Italy’s Snam Rete Gas, as part of a consortium including also Global Infrastructure Partners (GIP), Brookfield Asset Management, GIC (Singapore’s sovereign wealth fund), Ontario Teachers’ Pension Plan and NH Investment & Securities, has acquired 49% of Adnoc Gas Pipelines. The latter manages 38 gas pipelines that connect Adnoc’s upstream activities to the Abu Dhabi consumption points and to the export and interconnection terminals to the neighboring Emirates (see the press release here). The seller, Abu Dhabi National Oil Company (Adnoc), will retain the remaining 51% of Adnoc Gas Pipelines. The completion of the acquisition, which is expected to be completed in July 2020, is subject to the usual conditions precedent for this type of transaction.

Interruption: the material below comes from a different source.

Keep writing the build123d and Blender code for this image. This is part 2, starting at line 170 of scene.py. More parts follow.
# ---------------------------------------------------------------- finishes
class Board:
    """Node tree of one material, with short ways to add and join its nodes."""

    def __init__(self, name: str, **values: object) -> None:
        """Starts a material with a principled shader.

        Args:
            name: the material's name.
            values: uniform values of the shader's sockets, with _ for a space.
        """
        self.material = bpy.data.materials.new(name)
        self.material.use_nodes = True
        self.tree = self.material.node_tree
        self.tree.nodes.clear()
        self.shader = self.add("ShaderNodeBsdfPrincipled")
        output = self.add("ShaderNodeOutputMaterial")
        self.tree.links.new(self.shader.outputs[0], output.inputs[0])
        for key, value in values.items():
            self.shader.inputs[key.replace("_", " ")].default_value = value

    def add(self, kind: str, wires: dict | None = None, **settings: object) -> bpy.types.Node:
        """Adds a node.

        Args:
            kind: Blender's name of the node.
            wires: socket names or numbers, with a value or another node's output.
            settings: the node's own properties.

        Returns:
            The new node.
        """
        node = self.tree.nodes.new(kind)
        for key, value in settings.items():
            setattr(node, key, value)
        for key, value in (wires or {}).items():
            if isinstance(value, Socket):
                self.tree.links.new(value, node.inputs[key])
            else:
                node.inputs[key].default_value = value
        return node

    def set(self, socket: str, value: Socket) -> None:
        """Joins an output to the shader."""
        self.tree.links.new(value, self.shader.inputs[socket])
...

For the consortium, of which Snam represents the only industrial operator and the only Italian company, this is an important investment opportunity in a strategic energy infrastructure. The transaction, one of the most important ever in the global energy infrastructure sector and the first acquisition of Snam outside Europe, evaluates 100% of Adnoc Gas Pipelines around 20.7 billion dollars (10.1 billion dollars for 49%). The consortium obtained around 8 billion dollars in funding from a pool of international banks. The equity contribution is distributed proportionally between the members of the consortium, who all hold equal shares with the exception of the leader GIP. For Snam, in particular, the disbursement with its own funds will be approximately 250 million dollars.
Sultan Al Jaber, UAE Minister of State and ceo of Adnoc, said: “We are delighted to forge a new partnership with some of the world’s leading institutional and infrastructure investors in the region’s most important energy infrastructure transaction. This historic operation testifies to the trust of the international financial community towards Adnoc and creates significant value from our infrastructure activities, after last year’s innovative operation on our oil pipelines. The investment confirms the strong interest in Adnoc’s valuable assets and constitutes a further reference for large investments in energy and infrastructure in the United Arab Emirates and in the region. Finally, the agreement consolidates Adnoc’s role as an attractive partner and strengthens our country’s position as a destination for international investments, even in the presence of an unprecedented context “.
Snam ceo Marco Alverà said: “With this strategic agreement, we are strengthening our international presence by entering a central country and region in the energy sector, further consolidating Italy’s role in the Gulf area. Our goal is to promote further collaboration opportunities, in particular in the energy transition. We will work with Adnoc and the consortium partners by leveraging our industrial skills and our innovative solutions in infrastructure management to make a contribution to the energy system of the Emirates. We have concluded this agreement by working entirely remotely in recent months, testifying to Snam’s resilience and its strong determination to continue the growth path of recent years “.
Snam is one of the world’s leading energy infrastructure companies and one of the largest Italian listed companies by capitalization. Through its international subsidiaries, it operates in Albania, Austria, China, France, Greece and the United Kingdom. First in Europe for its natural gas transmission network and storage capacity, the company is also among the main operators in regasification. As part of a 6.5 billion euro plan in 2023, Snam invests 1.4 billion in the SnamTec project aimed at innovation and the development of new businesses for the energy transition, from sustainable mobility to biomethane and energy efficiency. Snam also aims to enable and promote the development of hydrogen to encourage the decarbonisation of the energy sector and industry.
Adnoc is one of the main diversified energy and petrochemical groups in the world. With 14 specialized subsidiaries and joint ventures, it is one of the most important growth and diversification catalysts in the United Arab Emirates.